Modeling code records
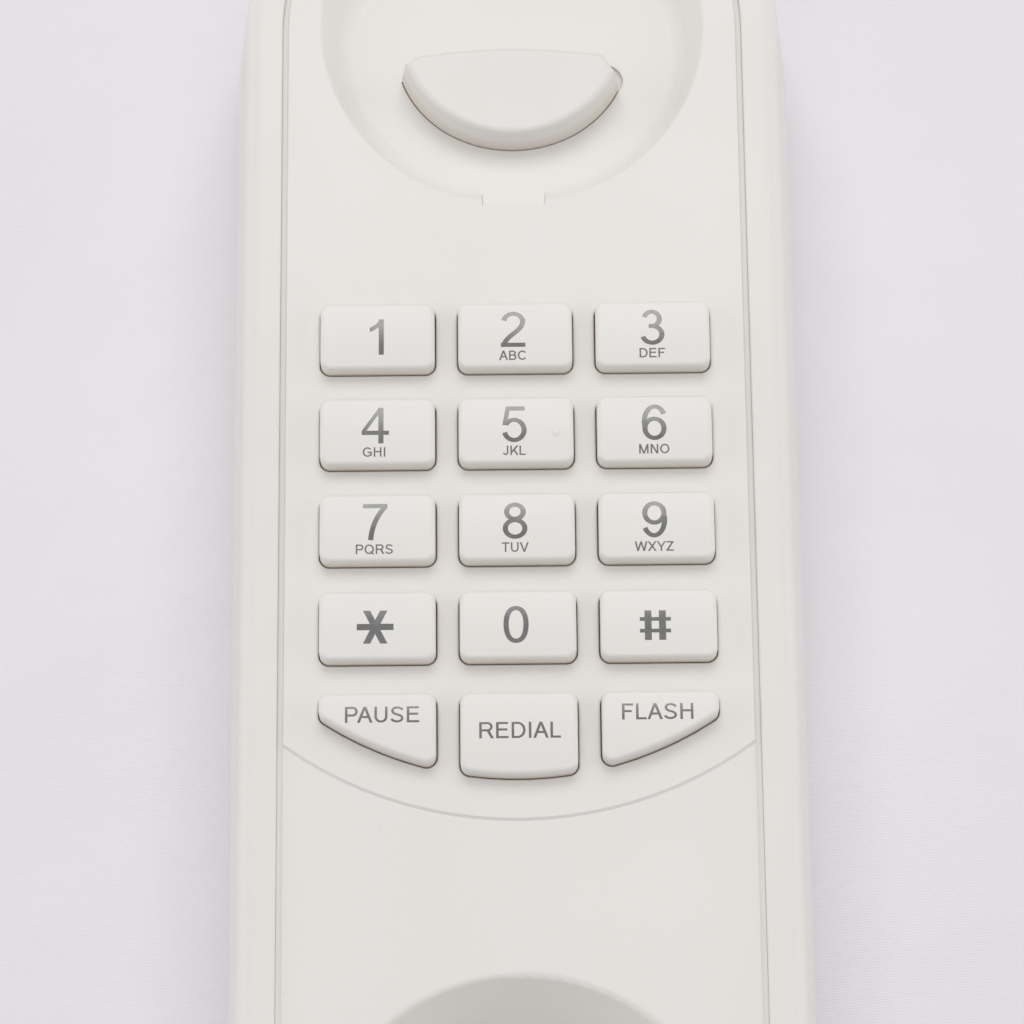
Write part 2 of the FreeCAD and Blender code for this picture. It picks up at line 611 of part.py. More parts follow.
def main_board_chips():
    z1 = MAIN_BOARD_UNDER_Z
    dialler = box(-5.0, 5.0, -2.0, 16.0, z1 - 3.0, z1)
    speech = box(8.0, 17.0, -12.0, -2.5, z1 - 2.6, z1)
    return Part.makeCompound([dialler, speech])


def main_board_capacitors():
    z1 = MAIN_BOARD_UNDER_Z
    places = [(-16.0, 20.0, 3.2, 8.0), (-16.0, 10.5, 2.5, 6.5)]
    places += [(16.0, 14.0, 3.2, 8.0), (-10.0, -20.0, 4.0, 9.0)]
    return Part.makeCompound([rod(x, y, z1 - tall, z1, radius) for x, y, radius, tall in places])


def main_board_resistors():
    z1 = MAIN_BOARD_UNDER_Z
    bodies = []
    for i in range(8):
        y = -28.0 + 4.0 * i
        bodies.append(Part.makeCylinder(1.1, 6.0, Vector(-24.0 + 1.0, y, z1 - 1.3), Vector(1, 0, 0)))
    return Part.makeCompound(bodies)


def header(x, y, z0, z1):
    return box(x - 5, x + 5, y - 2.2, y + 2.2, z0, z1)


def board_headers():
    """Wire headers on both boards."""
    z1 = MAIN_BOARD_UNDER_Z
    on_main = [header(0, -34.0, z1 - 5, z1), header(-12.0, 36.0, z1 - 5, z1)]
    on_line = header(-12.0, 76.0, LINE_BOARD_TOP_Z, LINE_BOARD_TOP_Z + 5)
    return Part.makeCompound(on_main + [on_line])


def line_board():
    y0, y1 = LINE_BOARD_Y
    board = box(-LINE_BOARD_HALF, LINE_BOARD_HALF, y0, y1, LINE_BOARD_UNDER_Z, LINE_BOARD_TOP_Z)
    board = board.makeFillet(2.0, upright_edges(board))
    holes = [rod(x, y, 9, 14, SCREW_HOLE) for x, y in LINE_POSTS]
    return cut_all(board, holes + [rod(0, HOOK_STEM_Y, 9, 14, GUIDE_RADIUS + 0.4)])


def line_board_components():
    z0 = LINE_BOARD_TOP_Z
    bridge = box(-4.0, 4.0, 77.5, 83.5, z0, z0 + 4.5)
    film = box(5.5, 15.5, 78.0, 83.5, z0, z0 + 7.5)
    varistor = Part.makeCylinder(3.6, 3.0, Vector(-9.5, 86.0, z0 + 3.7), Vector(1, 0, 0))
    electrolytic = rod(13.0, 90.0, z0, z0 + 9.0, 3.2)
    return Part.makeCompound([bridge, film, varistor, electrolytic])


def screw(x, y, seat_z, length, head_radius, head_height, shank_radius, upwards):
    """Pan-head screw with a cross recess; the head bears on seat_z and the shank goes up or down."""
    sense = 1 if upwards else -1
    head = Part.makeCylinder(head_radius, head_height, Vector(x, y, seat_z), Vector(0, 0, -sense))
    head = head.makeFillet(head_height * 0.5, edges_at_height(head, seat_z - sense * head_height))
    shank = Part.makeCylinder(shank_radius, length, Vector(x, y, seat_z), Vector(0, 0, sense))
    arm = head_radius * 0.6
    thin = head_radius * 0.14
    outer = seat_z - sense * (head_height + 0.1)
    inner = seat_z - sense * head_height * 0.45
    z0, z1 = sorted((outer, inner))
    along = box(x - arm, x + arm, y - thin, y + thin, z0, z1)
    across = box(x - thin, x + thin, y - arm, y + arm, z0, z1)
    return head.fuse(shank).cut(along.fuse(across))


def case_screws():
    return Part.makeCompound([screw(x, y, 7.5, 11.5, 2.9, 2.0, 1.3, True) for x, y in CASE_POSTS])


def main_board_screws():
    z = MAIN_BOARD_UNDER_Z
    return Part.makeCompound([screw(x, y, z, 5.2, 2.3, 1.6, 1.1, True) for x, y in PANEL_POSTS])


def line_board_screws():
    z = LINE_BOARD_TOP_Z
    return Part.makeCompound([screw(x, y, z, 6.2, 2.3, 1.6, 1.1, False) for x, y in LINE_POSTS])


# ---- jacks ---------------------------------------------------------------------
def jack(width, height, depth, mouth_width, mouth_height, latch_width):
    """Modular jack with its mouth at y = 0 facing +Y and its underside at z = 0."""
    body = box(-width / 2, width / 2, -depth, 0, 0, height)
    mouth_z = height - 1.2 - mouth_height
    mouth = box(-mouth_width / 2, mouth_width / 2, -depth + 2.0, 1, mouth_z, mouth_z + mouth_height)
    latch = box(-latch_width / 2, latch_width / 2, -depth + 4.0, 1, mouth_z - 1.3, mouth_z + 0.1)
    tip = box(-latch_width / 4, latch_width / 4, -depth + 4.0, 1, mouth_z - 2.2, mouth_z)
    return cut_all(body, [mouth, latch, tip])


def jack_contacts(count, height, depth):
    """Springy contact wires along the roof of the mouth."""
    roof = height - 1.2
    run = depth - 5.0
    wires = []
    for i in range(count):
        x = (i - (count - 1) / 2) * 1.02
        wires.append(Part.makeCylinder(0.23, run, Vector(x, -depth + 2.1, roof - 1.3), Vector(0, run, 0.9)))
    return Part.makeCompound(wires)


LINE_JACK = {"height": 10.6, "depth": 15.5}
HANDSET_JACK = {"height": 9.6, "depth": 12.5}


def place_line_jack(shape):
    shape.translate(Vector(0, JACK_FRONT, LINE_BOARD_TOP_Z))
    return shape


def place_handset_jack(shape):
    shape.rotate(Vector(0, 0, 0), Vector(0, 0, 1), 180)
    shape.translate(Vector(0, -JACK_FRONT, LINE_BOARD_TOP_Z))
    return shape


# ---- wire bundles --------------------------------------------------------------
def bundle(points, radius, bend):
    """Round wire bundle through points, with an arc of radius bend at each turn."""
    edges = []
    start = points[0]
    for i in range(1, len(points) - 1):
        here = points[i]
        back = (points[i - 1] - here).normalize()
        ahead = (points[i + 1] - here).normalize()
        half = back.getAngle(ahead) / 2
        reach = bend / math.tan(half)
        middle = (back + ahead).normalize()
        entry = here + back * reach
        exit_ = here + ahead * reach
        deep = here + middle * (bend / math.sin(half) - bend)
        edges.append(Part.LineSegment(start, entry).toShape())
        edges.append(Part.Arc(entry, deep, exit_).toShape())
        start = exit_
    edges.append(Part.LineSegment(start, points[-1]).toShape())
    path = Part.Wire(edges)
    section = Part.Wire(Part.makeCircle(radius, points[0], points[1] - points[0]))
    return path.makePipeShell([section], True, True)


def handset_leads():
    rear = -JACK_FRONT + HANDSET_JACK["depth"]
    points = [
        Vector(0, rear, 16.5),
        Vector(0, rear + 9, 16.0),
        Vector(9, -78, 14.0),
        Vector(7, -58, 14.5),
        Vector(0, -45, 22.9),
        Vector(0, -36.2, 22.9),
    ]
    return bundle(points, 1.1, 7.0)


def board_leads():
    points = [
        Vector(-12, 73.8, 14.8),
        Vector(-12, 66, 15.0),
        Vector(-12, 49, 22.9),
        Vector(-12, 38.2, 22.9),
    ]
    return bundle(points, 1.1, 9.0)


# ---- ringer, slide switches, ballast, feet -------------------------------------
def ringer_disc():
    return ring(0, RINGER_Y, 6.2, 6.5, 13.8, 0.4)


def ringer_clamp():
    return ring(0, RINGER_Y, 6.5, 8.2, 14.8, 12.4)


def slide_switch(x):
    body = box(x - 2.3, x + 2.3, SWITCH_Y - 5.5, SWITCH_Y + 5.5, 5.4, LINE_BOARD_UNDER_Z)
    return body.cut(box(x - 1.2, x + 1.2, SWITCH_Y - 4.2, SWITCH_Y + 4.2, 5.0, 8.4))


def slide_knob(x):
    """Knob at one end of its stroke."""
    y = SWITCH_Y - 2.0
    stalk = box(x - 0.9, x + 0.9, y - 1.5, y + 1.5, 2.6, 8.0)
    cap = box(x - 1.4, x + 1.4, y - 2.0, y + 2.0, 1.5, 3.2)
    return fuse_all([stalk, cap])


def ballast_weight():
    plate = box(-24.0, 24.0, -38.0, 38.0, FLOOR_TOP_Z, FLOOR_TOP_Z + 4.0)
    return plate.makeFillet(3.0, upright_edges(plate))


def rubber_feet():
    feet = []
    for x in (-FOOT_X, FOOT_X):
        for y in (-FOOT_Y, FOOT_Y):
            foot = rod(x, y, 0, FLOOR_BOTTOM_Z + 0.8, FOOT_RADIUS)
            feet.append(foot.makeFillet(0.5, edges_at_height(foot, 0)))
    return Part.makeCompound(feet)


def rating_label():
    label = box(-15.0, 15.0, -21.0, 21.0, FLOOR_BOTTOM_Z + 0.05, FLOOR_BOTTOM_Z + 0.25)
    return label.makeFillet(1.5, upright_edges(label))


def main():
    os.makedirs("parts", exist_ok=True)
    outlines = key_outlines()
    save(upper_housing(), "upper_housing")
    save(face_panel(outlines), "face_panel")
    save(bottom_cover(), "bottom_cover")
    for node, outline in outlines.items():
        save(key_5(outline) if node == "key_5" else key_cap(outline), node)
    save(keypad_membrane(outlines), "keypad_membrane")
    save(carbon_pills(outlines), "carbon_pills")
    save(main_board(), "main_board")
    save(main_board_chips(), "main_board_chips")
    save(main_board_capacitors(), "main_board_capacitors")
    save(main_board_resistors(), "main_board_resistors")
    save(board_headers(), "board_headers")
    save(main_board_screws(), "main_board_screws")
    save(line_board(), "line_board")
    save(line_board_components(), "line_board_components")
    save(line_board_screws(), "line_board_screws")
    save(hook_button(), "hook_button")
    save(hook_spring(), "hook_spring")
    save(hook_switch(), "hook_switch")
    save(hook_switch_leaf(), "hook_switch_leaf")
    save(hanger_tab(), "hanger_tab")
    line = jack(13.2, LINE_JACK["height"], LINE_JACK["depth"], 9.8, 6.8, 6.2)
    save(place_line_jack(line), "line_jack")
    save(place_line_jack(jack_contacts(6, **LINE_JACK)), "line_jack_contacts")
    handset = jack(11.2, HANDSET_JACK["height"], HANDSET_JACK["depth"], 7.8, 6.2, 5.0)
    save(place_handset_jack(handset), "handset_jack")
    save(place_handset_jack(jack_contacts(4, **HANDSET_JACK)), "handset_jack_contacts")
    save(handset_leads(), "handset_leads")
    save(board_leads(), "board_leads")
    save(ringer_disc(), "ringer_disc")
    save(ringer_clamp(), "ringer_clamp")
    for name, x in (("ringer", -SWITCH_X), ("dial_mode", SWITCH_X)):
        save(slide_switch(x), name + "_switch")
        save(slide_knob(x), name + "_knob")
    save(ballast_weight(), "ballast_weight")
    save(rubber_feet(), "rubber_feet")
    save(rating_label(), "rating_label")
    save(case_screws(), "case_screws")


main()
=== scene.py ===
"""Looks of a slim corded telephone base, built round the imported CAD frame.

Lengths are in metres. X runs across the phone, +Y towards the earpiece end and +Z up out
of the face. The only pieces added to the phone are the key legends, which are thin ink.
"""

import json
import math

import bmesh
import bpy
from mathutils import Matrix, Vector
from mathutils.bvhtree import BVHTree
from mathutils.geometry import delaunay_2d_cdt


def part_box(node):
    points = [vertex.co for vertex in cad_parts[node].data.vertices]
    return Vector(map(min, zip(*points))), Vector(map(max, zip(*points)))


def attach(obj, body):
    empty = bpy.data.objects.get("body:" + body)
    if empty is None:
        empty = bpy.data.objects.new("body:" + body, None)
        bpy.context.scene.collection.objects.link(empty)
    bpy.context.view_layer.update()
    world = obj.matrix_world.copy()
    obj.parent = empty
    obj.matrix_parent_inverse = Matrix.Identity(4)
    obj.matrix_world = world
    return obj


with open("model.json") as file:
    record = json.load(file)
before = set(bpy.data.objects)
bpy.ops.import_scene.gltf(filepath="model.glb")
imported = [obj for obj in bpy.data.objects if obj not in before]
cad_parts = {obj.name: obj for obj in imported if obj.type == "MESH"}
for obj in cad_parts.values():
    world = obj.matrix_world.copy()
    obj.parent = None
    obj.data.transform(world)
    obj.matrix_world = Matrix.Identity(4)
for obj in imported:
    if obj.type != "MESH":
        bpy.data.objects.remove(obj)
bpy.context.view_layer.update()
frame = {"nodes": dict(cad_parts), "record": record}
NODES = frame["nodes"]
MM = 0.001

# ---- camera ------------------------------------------------------------------------
CAMERA_AIM_FORWARD = 0.00896     # the view's centre meets the face this far towards the earpiece
CAMERA_AIM_SIDE = -0.00063
CAMERA_DISTANCE = 0.51925
CAMERA_TILT = 17.36              # degrees away from straight down, from the mouthpiece end
CAMERA_ROLL = -0.565             # degrees
CAMERA_LENS = 139.36             # millimetres
CAMERA_SENSOR = 36.0             # millimetres

# ---- studio ------------------------------------------------------------------------
FLOOR_HALF = 3.0
FLOOR_TURN = 6                   # degrees between the weave and the phone
LIGHT_COLOUR = (1.0, 0.995, 0.985)
LIGHTS = (                       # name, place, width, height, watts
    ("head_softbox", (0.0, 0.86, 1.22), 1.1, 0.74, 7.1),
    ("overhead_softbox", (0.0, -0.2, 1.5), 1.2, 1.0, 2.2),
    ("front_fill", (0.0, -1.0, 0.5), 1.2, 0.6, 0.45),
    ("left_panel", (-0.85, 0.05, 0.34), 0.9, 0.6, 1.8),
    ("right_panel", (0.85, 0.05, 0.34), 0.9, 0.6, 1.8),
)
WORLD_COLOUR = (1.0, 0.985, 0.99, 1.0)
WORLD_STRENGTH = 0.47

# ---- plastics ----------------------------------------------------------------------
HOUSING = (0.805, 0.788, 0.762)
PANEL = (0.815, 0.798, 0.772)
KEYS = (0.81, 0.796, 0.768)
PAINTED_SHADE_TONE = (1.04, 0.985, 0.92)  # painted shade: what red, green and blue are multiplied by low on the keys and in their openings, a warm glow in the gaps
HOOK_PAINTED_SHADE_TONE = (0.95, 0.90, 0.85)   # painted shade for the hook button: the same, and it also turns darker
KEY_FOOT_FADE = 1.6 * MM         # the keys' painted shade fades out over this height above the face
HOOK_FOOT = 3.7 * MM             # the hook button's painted shade is full from this far below its top
HOOK_FOOT_FADE = 1.4 * MM
OPENING_DEPTH = 1.0 * MM         # the openings' painted shade is full from this far below the face
OPENING_FADE = 0.5 * MM
KEY_FIELD_FADE = 1.0 * MM

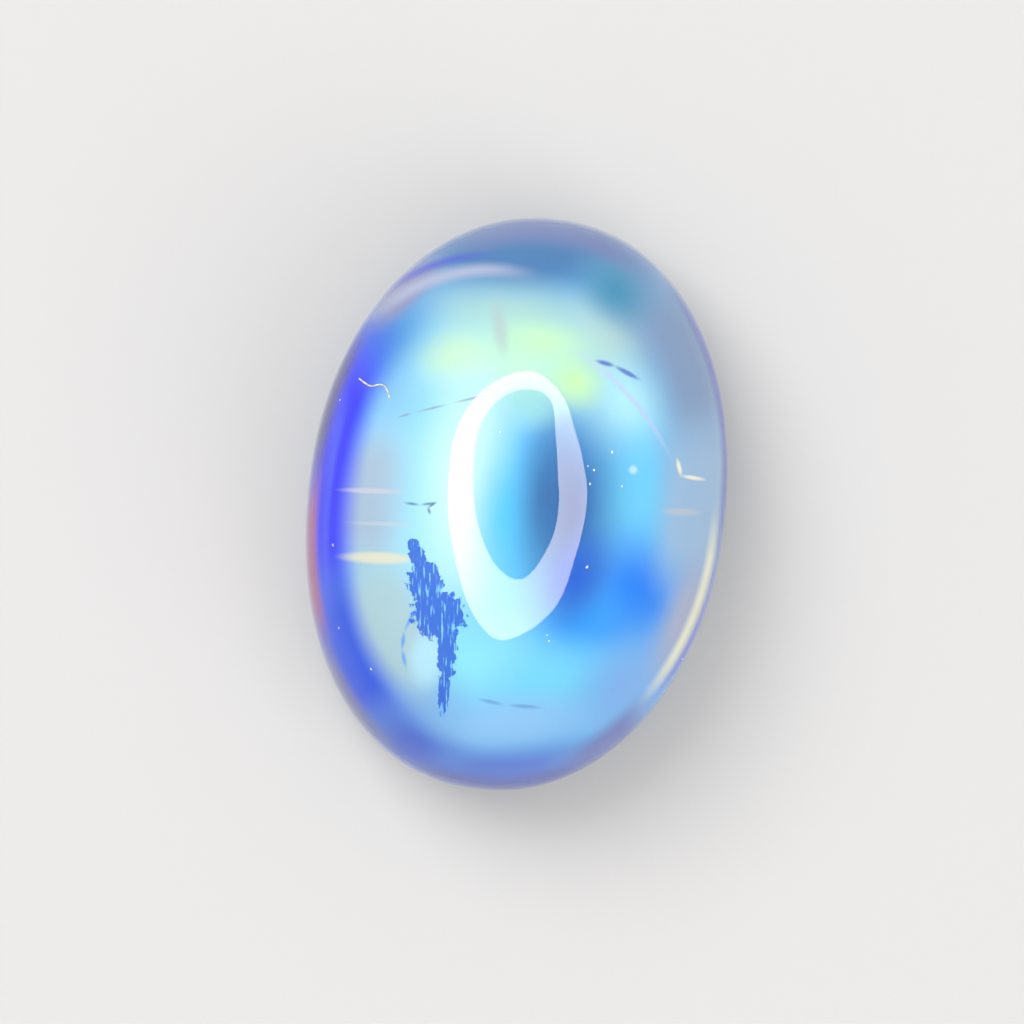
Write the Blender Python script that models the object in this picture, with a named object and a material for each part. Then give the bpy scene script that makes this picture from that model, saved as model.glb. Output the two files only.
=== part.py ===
"""A polished oval cabochon of rainbow moonstone, lying on its flat back with the dome up.

Metres, +Z up. The origin is the middle of the flat back. The long axis of the oval runs along Y.
The stone is one piece, so it is one object: a rounded lens that is ground flat underneath.
"""

import math

import bmesh
import bpy
from mathutils import Vector

# Driving dimensions
LENGTH = 0.0080
WIDTH = 0.0058
HEIGHT = 0.0040
GIRDLE_HEIGHT = 0.0010
BACK_BEVEL = 0.00018

# The oval is a little fuller than an ellipse, which would have the power 2
OUTLINE_POWER = 2.11

# How deep the underside would curve if it weren't ground flat
UNDERSIDE_DEPTH = 0.0021

# The polisher's hand: the top of the dome lies a little off the middle, and the oval is a hair fuller
# just clockwise of each of its four extremes than just past it
DOME_LEAN = Vector((0.00006, -0.00004))
SWELL = 0.000011
SWELL_WAVES = 4

# An icosphere of this many subdivisions has 1280 even triangles
SPHERE_SUBDIVISIONS = 4
# Corners this near the level cut are moved onto it, so that it leaves no slivers
CUT_SNAP = 0.0001
SMOOTH_ANGLE = math.radians(30)

BODY_COLOUR = (0.33, 0.62, 0.93, 1.0)
BODY_ROUGHNESS = 0.06
BODY_IOR = 1.53
BODY_TRANSMISSION = 0.35


def clear_scene():
    for obj in list(bpy.data.objects):
        bpy.data.objects.remove(obj)


def new_collection(name):
    collection = bpy.data.collections.new(name)
    bpy.context.scene.collection.children.link(collection)
    return collection


def moonstone_material():
    material = bpy.data.materials.new("moonstone")
    material.use_nodes = True
    shader = material.node_tree.nodes["Principled BSDF"]
    shader.inputs["Base Color"].default_value = BODY_COLOUR
    shader.inputs["Roughness"].default_value = BODY_ROUGHNESS
    shader.inputs["Metallic"].default_value = 0.0
    shader.inputs["IOR"].default_value = BODY_IOR
    shader.inputs["Transmission Weight"].default_value = BODY_TRANSMISSION
    return material


def girdle_radius(angle):
    """The distance from the axis to the oval's edge in this direction."""
    along_x = abs(math.cos(angle) / (WIDTH / 2)) ** OUTLINE_POWER
    along_y = abs(math.sin(angle) / (LENGTH / 2)) ** OUTLINE_POWER
    return (along_x + along_y) ** (-1 / OUTLINE_POWER)


def skin_point(direction):
    """The point of the uncut stone that lies where this unit direction of a sphere does."""
    angle = math.atan2(direction.y, direction.x)
    spread = math.hypot(direction.x, direction.y)
    swell = 1 - SWELL / (WIDTH / 2) * math.sin(SWELL_WAVES * angle) * spread
    radius = girdle_radius(angle) * spread * swell
    above = direction.z > 0
    depth = HEIGHT - GIRDLE_HEIGHT if above else UNDERSIDE_DEPTH
    lean = DOME_LEAN * max(direction.z, 0.0)
    return Vector(
        (
            radius * math.cos(angle) + lean.x,
            radius * math.sin(angle) + lean.y,
            GIRDLE_HEIGHT + depth * direction.z,
        )
    )


def grind_flat(mesh):
    """Cuts the underside off level, then closes it with a bevel that runs in to the flat back."""
    cut = bmesh.ops.bisect_plane(
        mesh,
        geom=mesh.verts[:] + mesh.edges[:] + mesh.faces[:],
        dist=CUT_SNAP,
        plane_co=(0, 0, BACK_BEVEL),
        plane_no=(0, 0, 1),
        use_snap_center=True,
        clear_inner=True,
    )
    rim = [item for item in cut["geom_cut"] if isinstance(item, bmesh.types.BMEdge)]
    extruded = bmesh.ops.extrude_edge_only(mesh, edges=rim)["geom"]
    inner_rim = [item for item in extruded if isinstance(item, bmesh.types.BMEdge)]
    inner_verts = [item for item in extruded if isinstance(item, bmesh.types.BMVert)]
    inset = 1 - BACK_BEVEL / (WIDTH / 2)
    bmesh.ops.scale(mesh, verts=inner_verts, vec=(inset, inset, 0))
    bmesh.ops.contextual_create(mesh, geom=inner_rim)


def cabochon(collection):
    mesh = bmesh.new()
    bmesh.ops.create_icosphere(mesh, subdivisions=SPHERE_SUBDIVISIONS, radius=1.0)
    for vertex in mesh.verts:
        vertex.co = skin_point(vertex.co.normalized())
    grind_flat(mesh)
    bmesh.ops.recalc_face_normals(mesh, faces=mesh.faces[:])
    data = bpy.data.meshes.new("moonstone")
    mesh.to_mesh(data)
    mesh.free()
    data.shade_smooth()
    data.set_sharp_from_angle(angle=SMOOTH_ANGLE)
    stone = bpy.data.objects.new("moonstone", data)
    stone.data.materials.append(moonstone_material())
    collection.objects.link(stone)
    return stone


def main():
    clear_scene()
    cabochon(new_collection("moonstone_cabochon"))


main()
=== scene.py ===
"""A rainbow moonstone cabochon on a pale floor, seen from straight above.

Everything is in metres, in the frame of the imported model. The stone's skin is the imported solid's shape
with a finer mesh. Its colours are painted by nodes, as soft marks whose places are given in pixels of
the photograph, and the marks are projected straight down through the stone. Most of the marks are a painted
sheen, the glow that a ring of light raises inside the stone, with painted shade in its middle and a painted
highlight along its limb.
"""

import math

import bmesh
import bpy
from mathutils import Matrix, Vector


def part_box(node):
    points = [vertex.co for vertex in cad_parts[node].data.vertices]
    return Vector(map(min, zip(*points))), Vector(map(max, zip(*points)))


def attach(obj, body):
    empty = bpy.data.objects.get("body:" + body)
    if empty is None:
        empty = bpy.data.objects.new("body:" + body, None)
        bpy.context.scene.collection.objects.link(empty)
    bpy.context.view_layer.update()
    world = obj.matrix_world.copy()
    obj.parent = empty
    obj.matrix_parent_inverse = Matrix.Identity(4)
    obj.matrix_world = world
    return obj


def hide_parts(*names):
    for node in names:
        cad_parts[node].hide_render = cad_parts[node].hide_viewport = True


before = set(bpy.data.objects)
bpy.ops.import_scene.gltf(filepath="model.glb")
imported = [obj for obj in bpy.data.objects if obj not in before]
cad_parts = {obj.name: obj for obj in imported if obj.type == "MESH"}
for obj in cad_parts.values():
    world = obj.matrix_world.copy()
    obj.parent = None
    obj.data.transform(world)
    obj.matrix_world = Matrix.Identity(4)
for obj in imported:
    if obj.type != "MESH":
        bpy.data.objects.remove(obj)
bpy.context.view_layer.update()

# Shape of the stone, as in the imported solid
STONE_LOW, STONE_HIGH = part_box("moonstone")
GIRDLE_HEIGHT = 0.0010
DOME_HEIGHT = STONE_HIGH.z - GIRDLE_HEIGHT
UNDERSIDE_DEPTH = 0.0021
BACK_BEVEL = 0.00018
OUTLINE_POWER = 2.11
DOME_LEAN = Vector((0.00006, -0.00004, 0.0))
SWELL = 0.000011
SWELL_WAVES = 4
HALF_WIDTH = (STONE_HIGH.x - STONE_LOW.x) / 2
HALF_LENGTH = (STONE_HIGH.y - STONE_LOW.y) / 2
SKIN_SUBDIVISIONS = 7
CUT_SNAP = 0.000008
SMOOTH_ANGLE = math.radians(30)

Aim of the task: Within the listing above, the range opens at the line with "collection.objects.link(stone)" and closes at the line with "for node in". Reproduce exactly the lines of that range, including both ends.

Exercise response:
    collection.objects.link(stone)
    return stone


def main():
    clear_scene()
    cabochon(new_collection("moonstone_cabochon"))


main()
=== scene.py ===
"""A rainbow moonstone cabochon on a pale floor, seen from straight above.

Everything is in metres, in the frame of the imported model. The stone's skin is the imported solid's shape
with a finer mesh. Its colours are painted by nodes, as soft marks whose places are given in pixels of
the photograph, and the marks are projected straight down through the stone. Most of the marks are a painted
sheen, the glow that a ring of light raises inside the stone, with painted shade in its middle and a painted
highlight along its limb.
"""

import math

import bmesh
import bpy
from mathutils import Matrix, Vector


def part_box(node):
    points = [vertex.co for vertex in cad_parts[node].data.vertices]
    return Vector(map(min, zip(*points))), Vector(map(max, zip(*points)))


def attach(obj, body):
    empty = bpy.data.objects.get("body:" + body)
    if empty is None:
        empty = bpy.data.objects.new("body:" + body, None)
        bpy.context.scene.collection.objects.link(empty)
    bpy.context.view_layer.update()
    world = obj.matrix_world.copy()
    obj.parent = empty
    obj.matrix_parent_inverse = Matrix.Identity(4)
    obj.matrix_world = world
    return obj


def hide_parts(*names):
    for node in names:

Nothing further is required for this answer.